Body shaming – the action or practice of humiliating someone by making mocking or critical comments about their body shape or size.
We’ve all been witness to judgement and body shaming most of our lives. I have seen this my whole life and for so long thought nothing of it; I thought it to be normal…this is how we talk to ourselves. She’s calling herself fat again. She’s squeezing her fat and expressing hate for herself. She made another comment about my size. He used words like “skin and bones” in a negative tone. They say I look sick and disgusting. She’s crying about losing a feature that she feels defines her, “they’re all going to make fun of me.” She hurt herself because she felt ugly. She changed because she didn’t look sexy enough. She verbally abused herself again in front of the mirror.
We, as a society have normalized talk of hate and disgust towards our own bodies. We negatively assess how we compare to others we know and the “perfection” we see in the media.
Body shaming does not discriminate, it happens to people of all shapes and sizes. If I’m being honest with you, I’ve gotten it from both ends. “Oh, I didn’t know your stomach was that big”, “oh, you should start tightening your butt”, “oh man, you’re skin and bones.”
People don’t understand the power of their words.
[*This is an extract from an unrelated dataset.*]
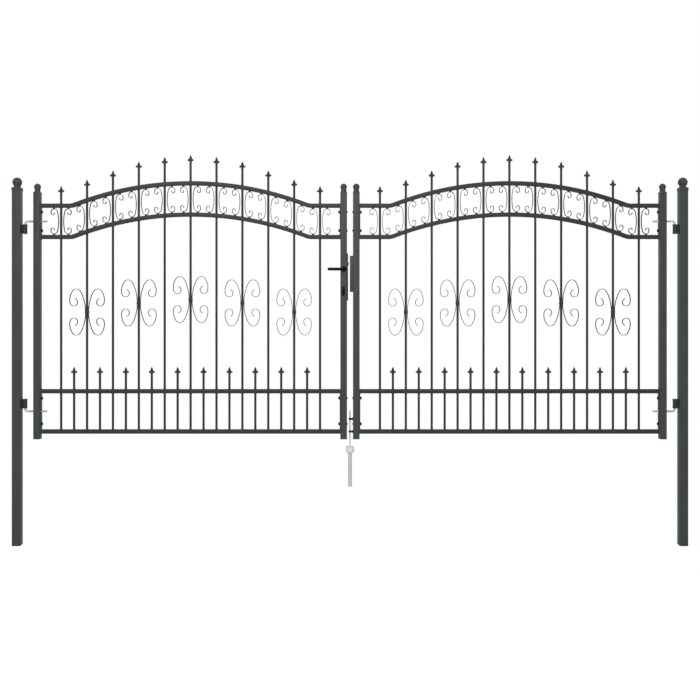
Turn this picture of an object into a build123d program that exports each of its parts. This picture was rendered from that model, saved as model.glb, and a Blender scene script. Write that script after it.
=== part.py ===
from build123d import *
import os
from math import ceil, cos, radians, sin, sqrt

# A double driveway gate of welded steel: two leaves with an arched top, hung between two posts.
# Lengths are in millimetres. X runs along the gate, the leaves open towards +Y, and Z is up.
# The origin is the middle of the left post's foot, which stands below ground.

# Posts
opening = 3960.0  # clear width between the two posts
post_side = 50.0
post_wall = 2.0
post_length = 2145.0
buried = 600.0  # how much of a post is below ground
ball_post = 28.5  # radius of the ball on a post
neck_post = 20.0
neck_height = 13.0
cap_skirt = 13.0  # how far a cap reaches down over its post
cap_lip = 5.0
cap_rim = 3.0
cap_wall = 1.0
plug_plate = 4.0
plug_depth = 20.0
plug_fit = 0.2

# Leaf frame
ground_gap = 40.0  # under the leaves
hinge_gap = 77.0  # from a post to its leaf
meeting_gap = 36.0  # between the two leaves
stile_side = 40.0
stile_wall = 2.0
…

Although they may not be intentionally judging or shaming, often times any comment about someone’s body triggers some sort of emotional response.
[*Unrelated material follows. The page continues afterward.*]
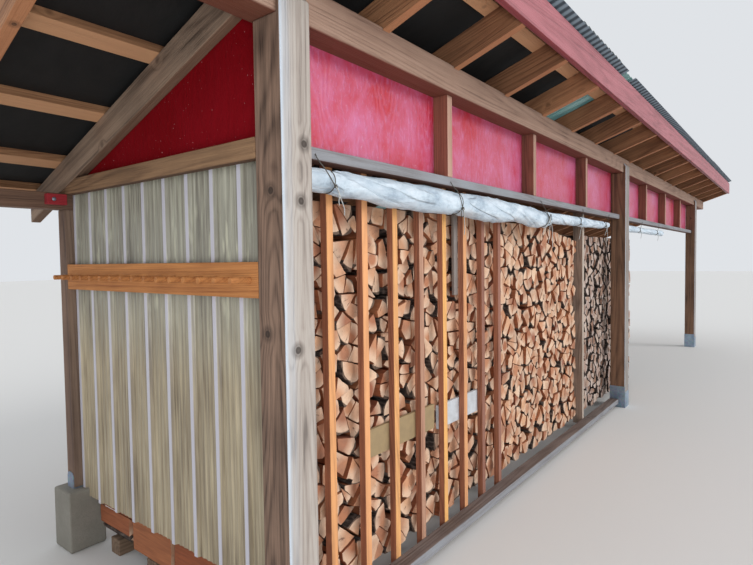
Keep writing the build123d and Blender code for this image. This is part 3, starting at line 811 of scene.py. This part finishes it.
# %% [markdown]
# ## Firewood
# In the measured model each log of the front row is a straight block, as thick as a whole round. A real
# stack has smaller pieces, so each block's end is first split further, through its middle. The end of a
# split log shows the heart of the tree at one corner, the rings round it, two split sides and the bark
# on an arc. So every point further from the heart than the bark is pulled in to it, which rounds the
# bark side and leaves the dark gaps of a real stack. The heart's place goes with the points as an
# attribute, and the material draws rings round it.

# %% Splitting the logs
LARGEST_BLOCK = 0.09
LOG_END_AREA = 0.0112
AREA_SPREAD = (0.75, 1.3)
SPLIT_TURN = 0.45


def flat_ends(node):
    """The front faces of the separate logs in a node, as flat outlines in one bmesh."""
    shape = merged_copy(node)
    ops.dissolve_limit(shape, angle_limit=0.02, verts=shape.verts, edges=shape.edges)
    ends = {face for face in shape.faces if face.normal.y < -0.99 and face.calc_area() < LARGEST_BLOCK}
    ops.delete(shape, geom=[face for face in shape.faces if face not in ends], context="FACES")
    return shape


def split_further(shape, draw):
    """Split each end across its longest reach until it is about as small as a real log's."""
    waiting = list(shape.faces)
    while waiting:
        face = waiting.pop()
        if face.calc_area() < LOG_END_AREA * draw.uniform(*AREA_SPREAD):
            continue
        middle = face.calc_center_median()
        tip = max(face.verts, key=lambda vert: (vert.co - middle).length).co - middle
        away = Matrix.Rotation(draw.gauss(0.0, SPLIT_TURN), 3, "Y") @ tip.normalized()
        made = ops.bisect_plane(
            shape, geom=[face, *face.edges, *face.verts], plane_co=middle, plane_no=away, dist=CUT_REACH
        )
        halves = picked(made, BMFace)
        if len(halves) == 2:
            waiting += halves
    ops.split_edges(shape, edges=shape.edges)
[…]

When it comes down to it, body shaming is not actually about the person being shamed. It’s not about what they’re wearing, how they look or what they chose to do with their hair. No, the body shaming is nothing about the one being shamed. It has EVERYTHING to do with the person shaming and judging. It has to do with their insecurities, their anger, their hate, their need to break someone else down to feel adequate and worthy.
When someone body shames another person, it speaks to who they are. When they judge someone, it’s about them. When they degrade someone based on appearance it’s a representation of their own insecurities, yet we… the people being shamed take it personally and more often than not, hold it to be true.
Our hair does not define us. The number of fat cells on our body do not define us. The number on the scale does not define us. Our clothes do not define us.
The only thing that defines us is us. If you want to be fun and crazy, then be fun and crazy. If you want to be carefree, then do carefree. If you want to be angry, then do angry. If you want to shave your head, you know what… I’m still going to love you. We make choices every single day to represent who we are.
Step outside the media and create your own version of beauty; there’s more to it than just our appearance.
When hearing judgement, being judged or a victim to body shaming, take a moment to step back, recognize that it’s not about you… it’s about them. Speak up, stand up and be strong. See your truth, feel your truth … it does not come from their words of hate and anger, it comes from you.
Find yourself, define yourself and be the person you were made to be.